Anyone have any idea what could be the cause?
Solution 1:
Given your update, you can do this by changing the .Method in GetWebRequest:
using System;
using System.Net;
static class Program
{
static void Main()
{
using (MyClient client = new MyClient())
{
client.HeadOnly = true;
string uri = "http://www.google.com";
byte[] body = client.DownloadData(uri); // note should be 0-length
string type = client.ResponseHeaders["content-type"];
client.HeadOnly = false;
// check 'tis not binary... we'll use text/, but could
// check for text/html
if (type.StartsWith(@"text/"))
{
string text = client.DownloadString(uri);
Console.WriteLine(text);
}
}
}
}
class MyClient : WebClient
{
public bool HeadOnly { get; set; }
protected override WebRequest GetWebRequest(Uri address)
{
WebRequest req = base.GetWebRequest(address);
if (HeadOnly && req.Method == "GET")
{
req.Method = "HEAD";
}
return req;
}
}
Alternatively, you can check the header when overriding GetWebRespons(), perhaps throwing an exception if it isn't what you wanted:
protected override WebResponse GetWebResponse(WebRequest request)
{
WebResponse resp = base.GetWebResponse(request);
string type = resp.Headers["content-type"];
// do something with type
return resp;
}
Solution 2:
I'm not sure the cause, but perhaps you hadn't downloaded anything yet. This is the lazy way to get the content type of a remote file/page (I haven't checked if this is efficient on the wire.
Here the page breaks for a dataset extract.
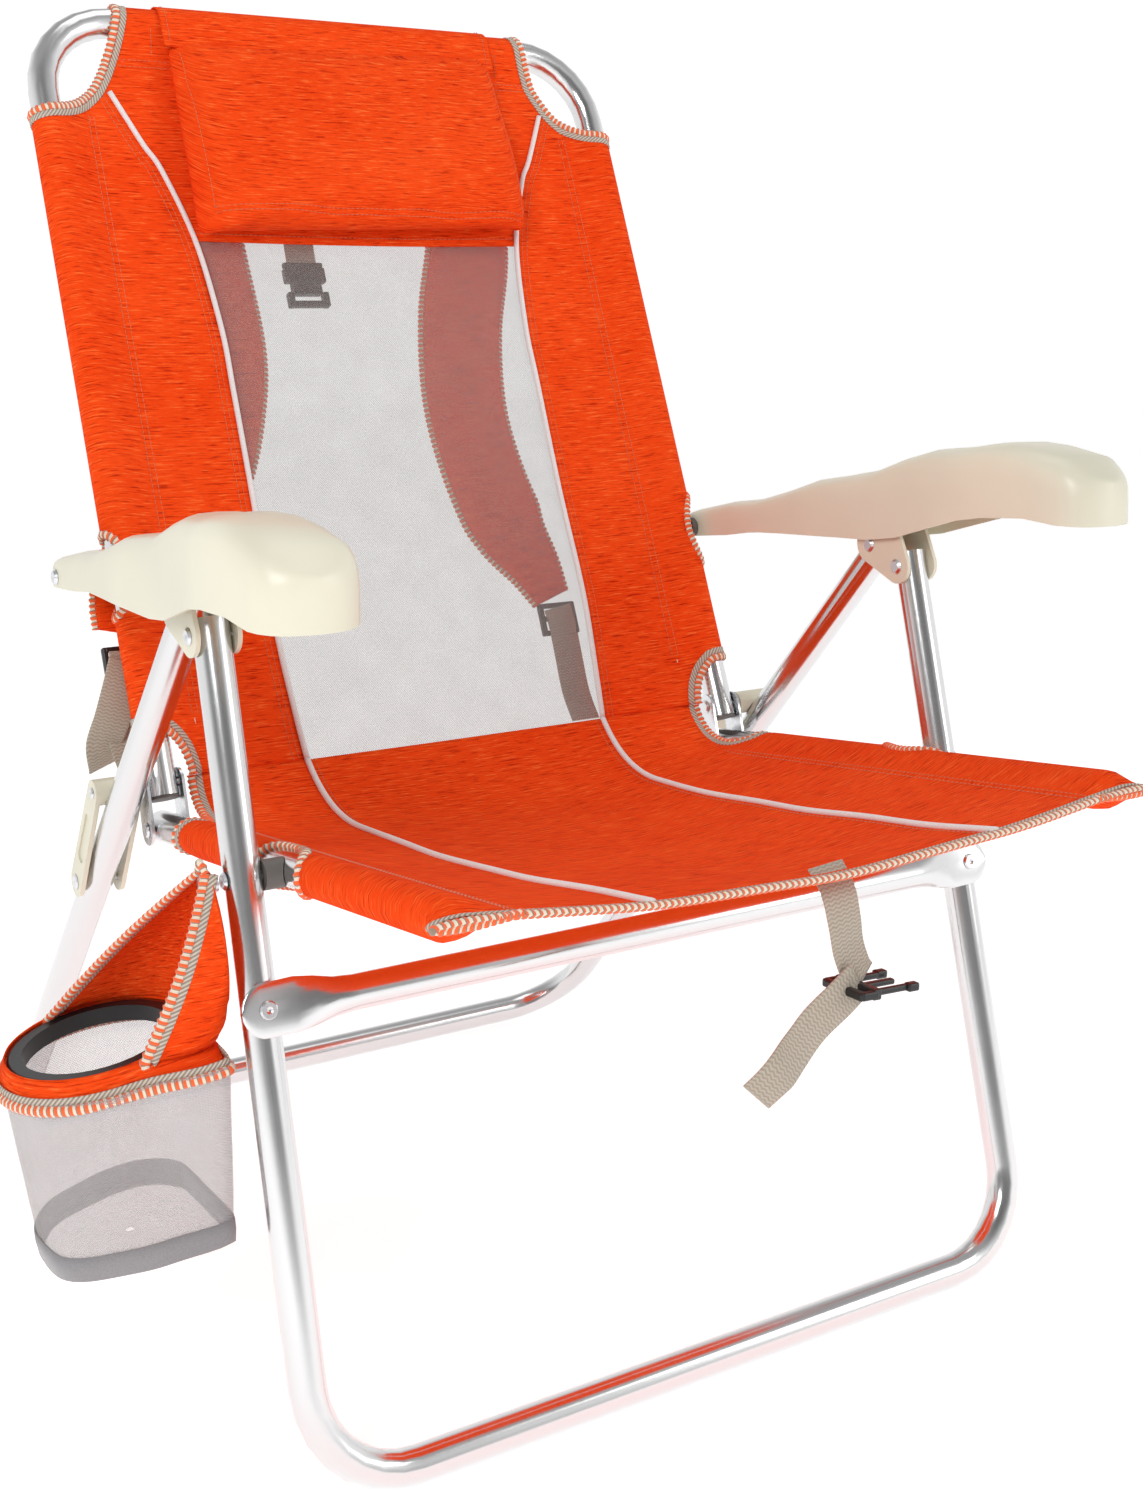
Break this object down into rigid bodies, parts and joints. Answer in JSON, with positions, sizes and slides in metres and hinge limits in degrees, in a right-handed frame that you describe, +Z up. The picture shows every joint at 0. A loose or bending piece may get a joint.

For all I know, it may download huge chunks of content)
Stream connection = new MemoryStream(""); // Just a placeholder
WebClient wc = new WebClient();
string contentType;
try
{
connection = wc.OpenRead(current.Url);
contentType = wc.ResponseHeaders["content-type"];
}
catch (Exception)
{
// 404 or what have you
}
finally
{
connection.Close();
}